Patents are income and leverage in the technology world. Companies generally use them, as discussed at the start of this article to stop the competition from doing something similar, or for generating income. Patents are also useful in legal action: if you're getting sued for using a competitor's patent, but they're using one of yours, you can use that as leverage for a settlement. This kind of action means that patents are very valuable; in fact, companies are often bought because of the range of patents that they hold. Recently, when Google sold Motorola to Lenovo it kept hold of the patents it had acquired, some of which will be used in the Android operating system.

Having a massive portfolio of patents is seen as a good thing for most companies, but it's important to realise that just because a patent has been granted, it doesn't mean that a company has to use it. For example, Apple recently got a patent for a home button that can pop-out into a joystick and be used as a games controller. As clever an idea as this is, it doesn't mean that it's going to be used in the iPhone 6S. Aside from adding complexity to the phone, there's a good chance that such an item would be prone to damage, getting stuck in people's pockets, for example. However, as a good idea, Apple has created the patent, so that it has protection if it decides to use this invention in the future, or the ability to sue someone else if they try and use it without the company's permission.

iPhone 6S pop-out joystick

Other granted patents may prove too expensive for a company to put into production, or they may find that it doesn’t add the features they want to a product.

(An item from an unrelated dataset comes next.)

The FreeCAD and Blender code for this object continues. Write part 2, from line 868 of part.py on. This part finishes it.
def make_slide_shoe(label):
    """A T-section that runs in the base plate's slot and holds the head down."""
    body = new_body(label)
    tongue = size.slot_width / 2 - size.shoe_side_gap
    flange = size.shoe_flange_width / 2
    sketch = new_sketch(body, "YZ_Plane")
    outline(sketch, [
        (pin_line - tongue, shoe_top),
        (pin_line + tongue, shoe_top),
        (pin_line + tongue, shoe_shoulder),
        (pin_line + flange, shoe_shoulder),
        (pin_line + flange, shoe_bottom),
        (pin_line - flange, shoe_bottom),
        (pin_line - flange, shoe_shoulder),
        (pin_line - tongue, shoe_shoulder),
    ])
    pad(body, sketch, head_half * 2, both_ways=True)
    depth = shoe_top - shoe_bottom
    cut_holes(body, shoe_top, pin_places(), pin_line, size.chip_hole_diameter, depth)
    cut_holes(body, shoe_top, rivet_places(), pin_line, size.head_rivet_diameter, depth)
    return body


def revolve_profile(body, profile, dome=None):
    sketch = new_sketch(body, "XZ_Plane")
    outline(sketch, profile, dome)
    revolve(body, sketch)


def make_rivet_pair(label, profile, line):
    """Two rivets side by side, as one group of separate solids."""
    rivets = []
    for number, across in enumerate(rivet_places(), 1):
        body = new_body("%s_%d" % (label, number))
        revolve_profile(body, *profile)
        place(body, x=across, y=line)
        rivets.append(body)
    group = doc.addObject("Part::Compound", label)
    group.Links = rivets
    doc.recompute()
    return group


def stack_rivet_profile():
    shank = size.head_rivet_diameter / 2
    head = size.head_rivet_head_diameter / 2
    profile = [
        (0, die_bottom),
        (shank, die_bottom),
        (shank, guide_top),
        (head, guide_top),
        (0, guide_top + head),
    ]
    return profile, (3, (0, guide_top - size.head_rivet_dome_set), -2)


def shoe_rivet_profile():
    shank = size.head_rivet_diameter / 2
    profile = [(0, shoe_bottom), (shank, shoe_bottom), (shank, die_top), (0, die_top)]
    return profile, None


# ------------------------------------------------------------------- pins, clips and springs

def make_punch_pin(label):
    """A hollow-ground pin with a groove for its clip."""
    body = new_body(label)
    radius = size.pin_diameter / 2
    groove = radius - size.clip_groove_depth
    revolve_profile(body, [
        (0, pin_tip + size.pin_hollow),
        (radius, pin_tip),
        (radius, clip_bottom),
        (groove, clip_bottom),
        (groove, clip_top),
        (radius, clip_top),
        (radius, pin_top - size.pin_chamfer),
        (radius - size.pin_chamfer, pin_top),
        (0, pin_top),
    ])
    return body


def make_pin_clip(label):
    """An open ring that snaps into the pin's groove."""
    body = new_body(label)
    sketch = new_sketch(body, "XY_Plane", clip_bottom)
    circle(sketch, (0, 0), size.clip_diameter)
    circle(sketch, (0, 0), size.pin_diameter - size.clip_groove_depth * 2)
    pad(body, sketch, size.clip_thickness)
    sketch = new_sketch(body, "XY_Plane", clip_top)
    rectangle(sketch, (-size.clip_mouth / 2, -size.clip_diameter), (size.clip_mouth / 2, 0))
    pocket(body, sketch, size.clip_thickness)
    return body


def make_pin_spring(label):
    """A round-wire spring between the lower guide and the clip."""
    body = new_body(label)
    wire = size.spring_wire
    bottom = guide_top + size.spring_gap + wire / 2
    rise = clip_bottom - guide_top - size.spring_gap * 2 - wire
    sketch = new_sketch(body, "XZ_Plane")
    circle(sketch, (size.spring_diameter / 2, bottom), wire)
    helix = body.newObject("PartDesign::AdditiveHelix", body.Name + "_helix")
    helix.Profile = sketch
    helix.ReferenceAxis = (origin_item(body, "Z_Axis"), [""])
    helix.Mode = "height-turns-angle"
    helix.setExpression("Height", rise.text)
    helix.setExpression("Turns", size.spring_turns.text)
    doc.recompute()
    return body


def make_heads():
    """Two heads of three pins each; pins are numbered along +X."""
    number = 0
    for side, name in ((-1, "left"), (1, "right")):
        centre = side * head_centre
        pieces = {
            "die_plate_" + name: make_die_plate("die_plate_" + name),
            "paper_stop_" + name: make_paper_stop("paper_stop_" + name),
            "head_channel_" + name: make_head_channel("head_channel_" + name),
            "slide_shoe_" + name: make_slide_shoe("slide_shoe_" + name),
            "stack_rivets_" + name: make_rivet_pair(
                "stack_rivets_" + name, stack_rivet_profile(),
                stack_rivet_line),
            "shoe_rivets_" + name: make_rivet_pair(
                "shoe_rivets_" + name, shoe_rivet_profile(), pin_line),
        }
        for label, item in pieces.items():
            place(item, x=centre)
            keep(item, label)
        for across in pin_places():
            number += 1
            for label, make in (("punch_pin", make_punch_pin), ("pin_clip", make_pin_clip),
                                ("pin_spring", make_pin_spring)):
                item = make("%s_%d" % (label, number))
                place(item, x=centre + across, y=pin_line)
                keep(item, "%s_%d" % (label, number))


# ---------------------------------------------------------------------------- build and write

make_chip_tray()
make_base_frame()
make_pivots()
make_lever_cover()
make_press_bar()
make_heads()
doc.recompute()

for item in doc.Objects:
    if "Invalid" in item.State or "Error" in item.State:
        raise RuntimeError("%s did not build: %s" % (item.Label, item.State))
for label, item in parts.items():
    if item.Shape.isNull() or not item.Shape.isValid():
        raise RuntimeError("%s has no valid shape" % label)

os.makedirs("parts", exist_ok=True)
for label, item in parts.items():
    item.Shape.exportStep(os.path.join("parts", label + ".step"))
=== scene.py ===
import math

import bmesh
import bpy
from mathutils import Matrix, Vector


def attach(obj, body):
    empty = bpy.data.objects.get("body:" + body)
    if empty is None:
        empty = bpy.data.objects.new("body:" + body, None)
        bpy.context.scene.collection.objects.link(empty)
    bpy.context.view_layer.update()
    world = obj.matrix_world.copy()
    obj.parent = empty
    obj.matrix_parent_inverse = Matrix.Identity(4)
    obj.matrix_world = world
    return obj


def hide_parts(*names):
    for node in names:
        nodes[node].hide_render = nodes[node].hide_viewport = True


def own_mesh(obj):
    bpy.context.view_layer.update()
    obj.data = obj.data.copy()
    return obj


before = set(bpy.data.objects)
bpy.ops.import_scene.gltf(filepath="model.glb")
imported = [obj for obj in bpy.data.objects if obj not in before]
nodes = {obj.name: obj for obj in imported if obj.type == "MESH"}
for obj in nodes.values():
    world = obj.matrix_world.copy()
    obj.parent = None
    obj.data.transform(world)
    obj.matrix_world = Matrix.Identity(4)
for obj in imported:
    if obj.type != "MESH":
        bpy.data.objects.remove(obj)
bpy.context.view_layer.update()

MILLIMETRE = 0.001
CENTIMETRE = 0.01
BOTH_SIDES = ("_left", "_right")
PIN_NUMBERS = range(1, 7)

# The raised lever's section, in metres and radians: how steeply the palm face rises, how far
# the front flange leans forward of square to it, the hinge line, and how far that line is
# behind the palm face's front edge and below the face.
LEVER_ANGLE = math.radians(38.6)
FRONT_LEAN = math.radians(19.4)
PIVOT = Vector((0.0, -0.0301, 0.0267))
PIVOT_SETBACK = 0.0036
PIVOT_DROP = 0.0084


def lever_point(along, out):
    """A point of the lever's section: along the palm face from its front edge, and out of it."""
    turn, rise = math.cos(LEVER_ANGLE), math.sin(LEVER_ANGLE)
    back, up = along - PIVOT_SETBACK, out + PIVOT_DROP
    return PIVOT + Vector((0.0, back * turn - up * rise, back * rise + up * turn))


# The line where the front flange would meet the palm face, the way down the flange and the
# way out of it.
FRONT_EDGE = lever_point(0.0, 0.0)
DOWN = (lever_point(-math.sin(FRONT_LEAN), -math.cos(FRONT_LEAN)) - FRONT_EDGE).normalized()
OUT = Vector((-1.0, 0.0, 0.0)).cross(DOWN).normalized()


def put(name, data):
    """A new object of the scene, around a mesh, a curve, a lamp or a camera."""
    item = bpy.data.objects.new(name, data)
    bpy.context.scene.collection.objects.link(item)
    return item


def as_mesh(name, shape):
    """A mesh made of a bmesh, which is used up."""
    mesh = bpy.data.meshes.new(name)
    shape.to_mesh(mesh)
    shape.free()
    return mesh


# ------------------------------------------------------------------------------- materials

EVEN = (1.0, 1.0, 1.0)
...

Many of these patents are very forward-looking and you may not see final products for years, if at all.

In many cases patents are there for a company to use at its leisure, giving it the opportunity to do something in the future if it sees fit.

Doesn't patent law create the potential for abuse?

Without a shadow of a doubt. The fact that you don't need to have a working example in order to get a patent means that companies can basically register a bunch of patents that they have no intention of using and then sue other companies for breach of patent laws. There are even patent trolls, who create or acquire patents and then scour the world looking for people who are using the technology and sue them.

There's also a good argument that you shouldn't be able to patent software. Software, eventually, is compiled down to machine code, which runs on a processor. As such, it just asks the CPU to run certain commands, which can be seen as not really an invention; it would be like owning a patent on putting a series of words together. It's too big a subject to get into here, but software copyrights, some believe, destroy innovation and remove competitiveness.

Can anyone do anything against patents?

Although the granting of a patent is fairly straightforward, they're not completely water-tight and when court cases come up, patents can get thrown out. For example, Apple had a design patent covering the iPad's shape: a rectangle with rounded corners. In a court case Apple brought, Samsung was found to have breached several patents, but the jury ruled that you couldn't have a design patent on a geometric shape, which makes perfect sense.

Generally, when one company is sued by another, the defence team often goes out looking for 'prior art'. That is, an existing product that proves that the invention in the patent is already known. If this can be proved, then the original patent is no longer valid. There are other defences, too, but the big problem is that these kinds of cases cost a lot of money.

What can we learn from this?

The big takeaway is that a patent is not an intention to produce a product, and companies don’t like advertising what they’re up too. Every time you see a patent story, you should treat it with a big old handful of salt. It’s fair to say that the patent system, in its current guise, brings up plenty of issues for companies and can be said to stifle innovation. That’s not to say that they should be scratched, but many people would welcome change.